Attorney Robert Del Greco, who represents Mr. Harper, countered in a later interview that the former chief "categorically denied that he was a partner with Art Bedway in any enterprise and has never received one red cent from Art Bedway.
"The fact that charges were not [filed] against the chief in relation to Art Bedway speaks volumes" about the businessman's credibility, Mr. Del Greco said.
Mr. Harper is set to be sentenced Feb. 25 on unrelated charges of conspiracy to commit theft from a federally funded program and failure to file tax returns. Federal prosecutors said that he instructed others to place $70,628 in funds meant for city coffers into unauthorized accounts at the Greater Pittsburgh Police Federal Credit Union, then tapped it for $31,986 in personal expenses.
Federal sentencing guidelines suggested a year to a year and a half in prison for Bedway's crime given his lack of prior convictions.
It's not unusual for someone facing a relatively brief prison sentence to get probation instead if they cooperate with federal investigators, said Bruce Antkowiak, a former assistant U.S. attorney and now a law professor at Saint Vincent College in Latrobe.

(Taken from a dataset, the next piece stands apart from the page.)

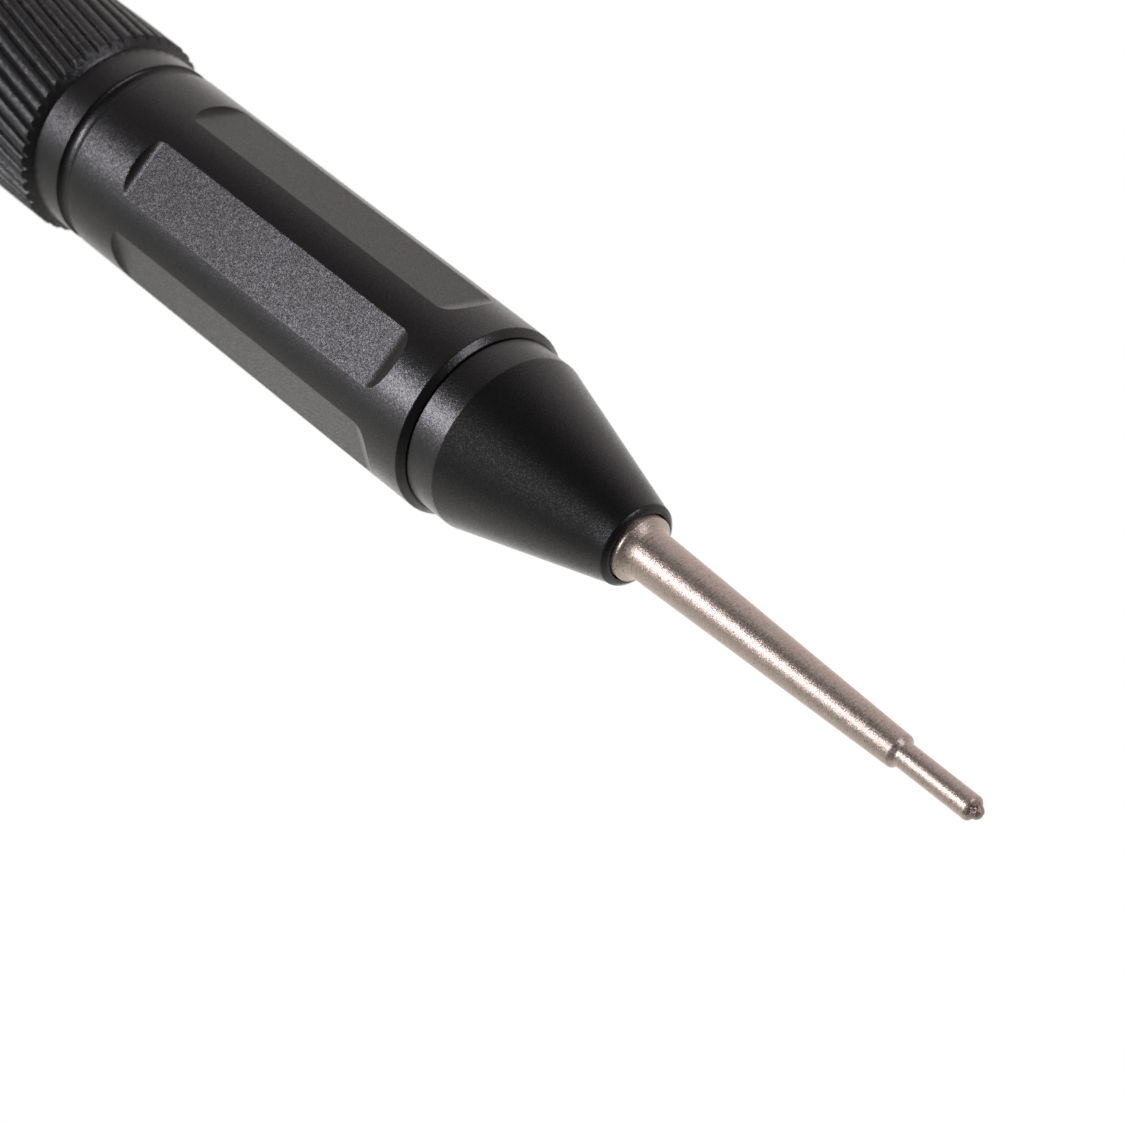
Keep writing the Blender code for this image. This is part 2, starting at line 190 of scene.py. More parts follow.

"To go from 12 to 18 months to probation is not exactly a quantum leap," he said. The federal system rewards people who promptly accept responsibility, he said. "If they were giving you additional credit for cooperation with the government ... then probation would not be unusual."
Ms. Kebr and Mr. Harper also have talked with federal agents, and to date they are the only other people who have been charged during a wide-ranging and highly public investigation.
It is possible, though not typical, for everyone charged in a probe to have their sentences reduced in return for substantial cooperation with the government, said Wesley Oliver, an associate professor and the criminal justice program director at the Duquesne University School of Law.
"It could well be that the information they provided led to other people and other crimes that we have not heard about yet," he added.
After Mr. Harper's March indictment, the probe appeared to veer to the mayor's office. A grand jury heard testimony from aides, security detail members and social acquaintances of then-Mayor Luke Ravenstahl.
Last week U.S. Attorney David Hickton said the investigation continues, but provided no details. He was not available for comment Tuesday.
On Tuesday, spokeswomen for the Bureau of Police and new Mayor Bill Peduto had no comment on Bedway's sentencing.
Bedway, a former karate champ and bodybuilder, now limps following hip replacement surgery. The founder and then chairman of Carnegie-based Victory Security, he no longer has a role with that company, which for a time employed Mr. Harper's wife.
"Thirty years of friendship put me here on these steps," Bedway said, referencing his long relationship with Mr. Harper. The lesson he said he's learned: "Don't trust your friends."
Bedway told the judge he'd transgress no more.
"I'm truthfully sorry for any involvement I've had and any mistakes that I've made," he said, "and I guarantee you'll never see me before this court again."